Il avait rencontré M. P______ pendant la rédaction de son TM. Mais il n’avait aucunement participé à la rédaction de ce travail pas plus qu’il n’y avait apporté une correction.

Il était personnellement choqué par l’attitude de l’enseignante dans cette affaire. Pour lui, le rôle de l’enseignant était d’amener l’élève à bon port et l’échec de l’élève était également celui de l’enseignant.

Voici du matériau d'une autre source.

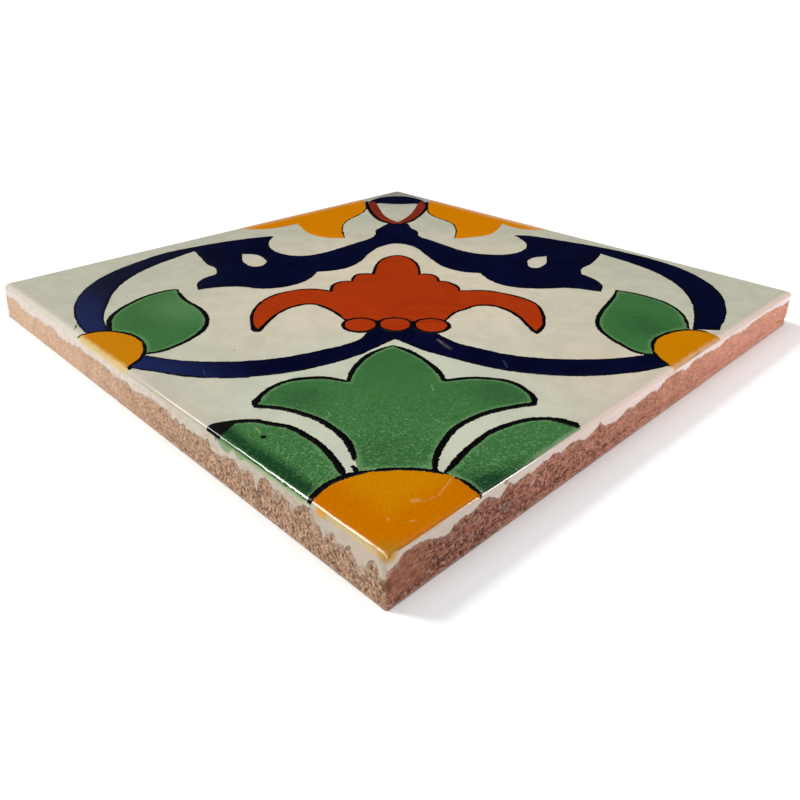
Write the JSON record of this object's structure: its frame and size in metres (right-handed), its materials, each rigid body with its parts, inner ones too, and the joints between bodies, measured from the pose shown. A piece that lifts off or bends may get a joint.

Ayant lui-même des enfants de l’âge de M. P______, il ne comprenait pas pourquoi l’on ne soutenait pas les jeunes dans leur motivation. Il ne comprenait pas l’attitude du corps enseignant dans cette affaire qui s’était focalisé sur un ou deux points sans tenir compte de l’ensemble de la qualité du travail. En effet, l’apparition de la chirurgie robotique était une révolution dans le domaine de la médecine, en particulier dans sa sphère d’activité.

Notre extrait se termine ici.